Run each of these and confirm green:

# Unit tests
bun test test/<skill-name>.test.ts

# Integration tests (when applicable)
bun run test:e2e

# Resolver reachability + MECE + DRY
gbrain check-resolvable

# Conformance tests (skill YAML + required sections)
bun test test/skills-conformance.test.ts

Quality gates

A feature is NOT properly skilled until:

  • All tests pass (unit + integration + evals).
  • It appears in
    skills/RESOLVER.md
    with accurate trigger patterns.
  • The resolver trigger eval confirms patterns route to the new skill.
  • gbrain check-resolvable
    shows no orphaned skills, no MECE overlaps, no DRY violations.
  • If it writes brain pages,
    brain/RESOLVER.md
    has the directory.

Anti-Patterns

  • ❌ Code with no SKILL.md — invisible to the resolver; the agent will never run it.
  • ❌ SKILL.md with no tests — untested contract; one prompt change regresses silently.
  • ❌ Tests that reimplement production code — the reimplementation's bugs don't catch production's bugs (the
    files-test-reimplements- production
    lesson).
  • ❌ Resolver entry that uses internal jargon the user never types — trigger patterns must mirror real user language.
  • ❌ Feature that writes to brain without a
    brain/RESOLVER.md
    entry — orphaned pages the agent will never find.
  • ❌ Deterministic logic in LLM space — should be a script.
  • ❌ LLM judgment in deterministic space — should be an eval.

Why skillify + check-resolvable is the right pair

Hermes and similar agent frameworks auto-create skills as a background behavior. That's fine until you don't know what the agent shipped — checklists decay, tests drift, resolver entries get stale.

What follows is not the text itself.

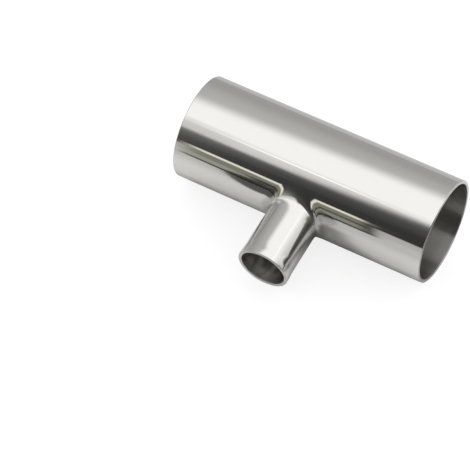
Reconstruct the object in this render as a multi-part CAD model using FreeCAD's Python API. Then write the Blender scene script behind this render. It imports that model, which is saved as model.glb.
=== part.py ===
import FreeCAD, Part

import math
import os

# Reducing tee for butt welding: a plain run tube with a smaller branch drawn out of its side.
# It is one piece of thin polished stainless tube. Sizes are in millimetres.
# The origin is where the axes of the run and the branch cross. The run lies along X,
# and the branch leaves towards -Y, drooping until the lip of its mouth meets the ground.

# Driving dimensions
run_outside_diameter = 50.8
branch_outside_diameter = 25.4
wall = 1.65
run_centre_to_end = 64.3
branch_centre_to_end = 55.0
root_reach = 5.6
mouth_swell = 0.3
mouth_swell_length = 5.5
mouth_land_length = 1.2
outside_edge_round = 0.35
inside_edge_round = 0.25

# Radii and places that follow from them
run_radius = run_outside_diameter / 2
run_bore_radius = run_radius - wall
mouth_radius = branch_outside_diameter / 2
neck_radius = mouth_radius - mouth_swell
swell_start = branch_centre_to_end - mouth_land_length - mouth_swell_length
land_start = branch_centre_to_end - mouth_land_length

centre = FreeCAD.Vector(0, 0, 0)
run_direction = FreeCAD.Vector(1, 0, 0)
branch_direction = FreeCAD.Vector(0, -1, 0)
same_place = 0.001

# The root's skin runs through this many points round the branch, and its sections are cubic curves
points_round_root = 192
section_degree = 3


def closed_curve(points):
    """A smooth closed curve through points that follow each other round the branch."""
    places = [index / len(points) for index in range(len(points) + 1)]
    curve = Part.BSplineCurve()
    curve.interpolate(Points=points, PeriodicFlag=True, Parameters=places)
    return curve


def root_face(radius, neck):
    """The eased root. It leaves the run along an oval and runs out into the neck at a circle."""
    half_oval = neck + root_reach
    half_turn = math.asin(half_oval / radius)
    root_end = radius + root_reach
    on_run = []
    at_corner = []
    on_neck = []
    for index in range(points_round_root):
        around = 2 * math.pi * index / points_round_root
        along = math.cos(around)
        up = math.sin(around)
        turn = half_turn * up
        on_run.append(FreeCAD.Vector(half_oval * along, -radius * math.cos(turn), radius * math.sin(turn)))
        corner_distance = (radius - neck * up * math.sin(turn)) / math.cos(turn)
        at_corner.append(FreeCAD.Vector(neck * along, -corner_distance, neck * up))
        on_neck.append(FreeCAD.Vector(neck * along, -root_end, neck * up))
    corner = closed_curve(at_corner)
    guides = [closed_curve(on_run), corner, corner, closed_curve(on_neck)]
    poles = [list(row) for row in zip(*[guide.getPoles() for guide in guides])]
    whole_end = section_degree + 1
    surface = Part.BSplineSurface()
    surface.buildFromPolesMultsKnots(
        poles=poles,
        umults=corner.getMultiplicities(),
        vmults=[whole_end, whole_end],
        uknots=corner.getKnots(),
        vknots=[0, 1],
        uperiodic=True,
        vperiodic=False,
        udegree=corner.Degree,
        vdegree=section_degree,
    )
    return surface.toShape()


def run_faces(radius, half_oval):
    """The run's side with an oval opening for the root, and its two flat ends."""
    outline = Part.Circle(centre, run_direction, radius)
    outline.XAxis = branch_direction.negative()
    cylinder = Part.Cylinder(outline)
    side = cylinder.toShape(0, 2 * math.pi, -run_centre_to_end, run_centre_to_end)
    middle = FreeCAD.Base.Vector2d(math.pi, 0)
    tip = FreeCAD.Base.Vector2d(math.pi, half_oval)
    flank = FreeCAD.Base.Vector2d(math.pi + math.asin(half_oval / radius), 0)
    oval = Part.Geom2d.Ellipse2d(tip, flank, middle)
    side.cutHoles([Part.Wire(oval.toShape(cylinder))])
    faces = [side]
    for distance in (-run_centre_to_end, run_centre_to_end):
        rim = Part.Circle(run_direction * distance, run_direction, radius)
        faces.append(Part.Face(Part.Wire(rim.toShape())))
    return faces


def branch_faces(neck, mouth, root_end):
    """The branch from the end of the root to its mouth, which is a little wider than the neck."""
    swell_radius = (mouth_swell_length ** 2 + mouth_swell ** 2) / (4 * mouth_swell)
    half_turn = math.asin(mouth_swell_length / 2 / swell_radius) / 2
    arc_drop = swell_radius * (1 - math.cos(half_turn))
    arc_reach = swell_radius * math.sin(half_turn)

    def at(radius, distance):
        return FreeCAD.Vector(radius, -distance, 0)

    neck_end = at(neck, swell_start)
    hollow = at(neck + arc_drop, swell_start + arc_reach)
    middle = at((neck + mouth) / 2, (swell_start + land_start) / 2)
    crown = at(mouth - arc_drop, land_start - arc_reach)
    land = at(mouth, land_start)
    mouth_edge = at(mouth, branch_centre_to_end)
    outline = [
        Part.makeLine(at(neck, root_end), neck_end),
        Part.Arc(neck_end, hollow, middle).toShape(),
        Part.Arc(middle, crown, land).toShape(),
        Part.makeLine(land, mouth_edge),
        Part.makeLine(mouth_edge, at(0, branch_centre_to_end)),
    ]
    return Part.Wire(outline).revolve(centre, branch_direction, 360).Faces


def filled_tee(inset):
    """The tee as a filled body, inset from the outside by the given depth."""
    radius = run_radius - inset
    neck = neck_radius - inset
    faces = run_faces(radius, neck + root_reach)
    faces.append(root_face(radius, neck))
    faces += branch_faces(neck, mouth_radius - inset, radius + root_reach)
    skin = Part.makeCompound(faces)
    skin.sewShape()
    return Part.Solid(skin.Shells[0])


def end_edges(shape, radius, distance):
    """The round edges of one radius that lie a given distance from the centre."""
    found = []
    for edge in shape.Edges:
        if isinstance(edge.Curve, Part.Circle):
            right_size = abs(edge.Curve.Radius - radius) < same_place
            right_place = abs(edge.Curve.Center.Length - distance) < same_place
            if right_size and right_place:
                found.append(edge)
    return found


def ends_eased(shape):
    """The three cut ends with their sharp edges taken off, outside and in."""
    outer = end_edges(shape, run_radius, run_centre_to_end)
    outer += end_edges(shape, mouth_radius, branch_centre_to_end)
    inner = end_edges(shape, run_bore_radius, run_centre_to_end)
    inner += end_edges(shape, mouth_radius - wall, branch_centre_to_end)
    return shape.makeFillet(outside_edge_round, outer).makeFillet(inside_edge_round, inner)


def rest_droop():
    """How far the branch swings down about the run before its lip meets the ground, in degrees."""
    lip_distance = branch_centre_to_end - outside_edge_round
    lip_radius = mouth_radius - outside_edge_round
    fall = run_radius - outside_edge_round
    reach = math.hypot(lip_distance, lip_radius)
    return math.degrees(math.asin(fall / reach) - math.atan2(lip_radius, lip_distance))


reducing_tee = ends_eased(filled_tee(0).cut(filled_tee(wall)))
reducing_tee.rotate(centre, run_direction, rest_droop())

os.makedirs("parts", exist_ok=True)
reducing_tee.exportStep("parts/reducing_tee.step")
print("volume", round(reducing_tee.Volume, 1), "solids", len(reducing_tee.Solids), "valid", reducing_tee.isValid())
print("droop", round(rest_droop(), 3), "lowest", round(reducing_tee.optimalBoundingBox().ZMin, 4))
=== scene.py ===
import math

import bpy
from mathutils import Matrix, Vector


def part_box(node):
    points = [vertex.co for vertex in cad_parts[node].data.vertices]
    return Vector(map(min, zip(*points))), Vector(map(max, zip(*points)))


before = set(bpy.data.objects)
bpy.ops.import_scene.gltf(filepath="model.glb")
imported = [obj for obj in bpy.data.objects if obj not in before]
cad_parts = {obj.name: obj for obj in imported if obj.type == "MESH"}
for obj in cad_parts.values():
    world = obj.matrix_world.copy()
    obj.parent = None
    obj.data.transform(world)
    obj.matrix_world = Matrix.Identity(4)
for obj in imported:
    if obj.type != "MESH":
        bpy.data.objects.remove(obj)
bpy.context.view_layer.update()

# The camera
# It looks down on the tee from the branch's side and a little from the run's near end, as the photograph
# does. The roll is the tilt that the camera had in the hand. The lens and the film are in millimetres, and all
# else is in metres.
view_azimuth = math.radians(26.254)
view_elevation = math.radians(46.282)
view_roll = math.radians(4.461)
view_distance = 1.18934
lens_length = 196.26
film_width = 36.0
nearest_seen = 0.05
farthest_seen = 20.0
aim = Vector((-0.024037, -0.035536, -0.020307))
towards_camera = Vector((
    math.sin(view_azimuth) * math.cos(view_elevation),
    -math.cos(view_azimuth) * math.cos(view_elevation),
    math.sin(view_elevation),
))
camera = bpy.data.objects.new("camera", bpy.data.cameras.new("camera"))
camera.data.lens = lens_length
camera.data.sensor_width = film_width
camera.data.clip_start = nearest_seen
camera.data.clip_end = farthest_seen
place = Matrix.Translation(aim + towards_camera * view_distance)
turn = (-towards_camera).to_track_quat("-Z", "Y").to_matrix().to_4x4()
camera.matrix_world = place @ turn @ Matrix.Rotation(view_roll, 4, "Z")
bpy.context.scene.collection.objects.link(camera)
bpy.context.scene.camera = camera
bpy.context.scene.view_settings.view_transform = "Standard"

# The reducing tee
# It is one piece of thin stainless tube, with the smaller branch drawn out of the run's side. The outside was
# polished to a mirror by a wheel that ran round the run and round the branch. The bores keep a duller, drawn
# skin, and the three cut faces were turned square.
branch_droop = math.radians(13.824)
run_half_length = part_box("reducing_tee")[1][0]
branch_length = 0.055
cut_face_depth = 0.0003
skin_step = 0.004
run_lines_end = 0.0265
branch_lines_start = 0.0310
root_near_edge = (0.0225, 0.0250)
root_far_edge = (0.0285, 0.0325)
root_reach = (0.0145, 0.0180)
flank_side = (0.0085, 0.0115)
lines_per_metre = 2200.0
line_breaks_per_metre = 30.0
clouds_per_metre = 38.0
root_clouds_per_metre = 420.0
steel_colour = (0.62, 0.615, 0.59, 1.0)
run_bore_colour = (0.43, 0.424, 0.40, 1.0)
cut_face_colour = (0.58, 0.575, 0.55, 1.0)
# The next two set the painted shade on the root's flanks, in the corner between branch and run
flank_shade_colour = (0.37, 0.367, 0.35, 1.0)
flank_shade_strength = (0.6, 1.0)
polish_roughness = (0.085, 0.10)
polish_cloud = (0.95, 1.05)
run_bore_roughness = (0.285, 0.385)
branch_bore_roughness = (0.20, 0.27)
clear_root_roughness = 0.09
dull_root_roughness = 0.12
dull_flank_roughness = 0.19
cut_face_roughness = 0.3
outside_line_depth = 0.0000002
bore_line_depth = 0.0000006
gloss_stretch = 0.95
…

Gbrain ships the same capability as two user-controlled tools:

  • /skillify
    builds the checklist and helps you fill in the gaps.
  • gbrain check-resolvable
    validates the whole skill tree: reachability, MECE, DRY, gap detection, orphaned skills.

You decide when and what. The human keeps judgment. The tooling keeps the checklist honest. In practice this combo produces zero orphaned skills, every feature with tests + evals + resolver triggers + evals of the triggers.

Output Format

A skillify run produces, in order:

  1. An audit printout listing which of the 10 items exist and which are missing for the target feature.
  2. The files created to close each gap (SKILL.md, test files, resolver entries).
  3. The final
    gbrain check-resolvable
    output confirming reachability.
  4. A one-line summary of the resulting skill completeness score (N/10).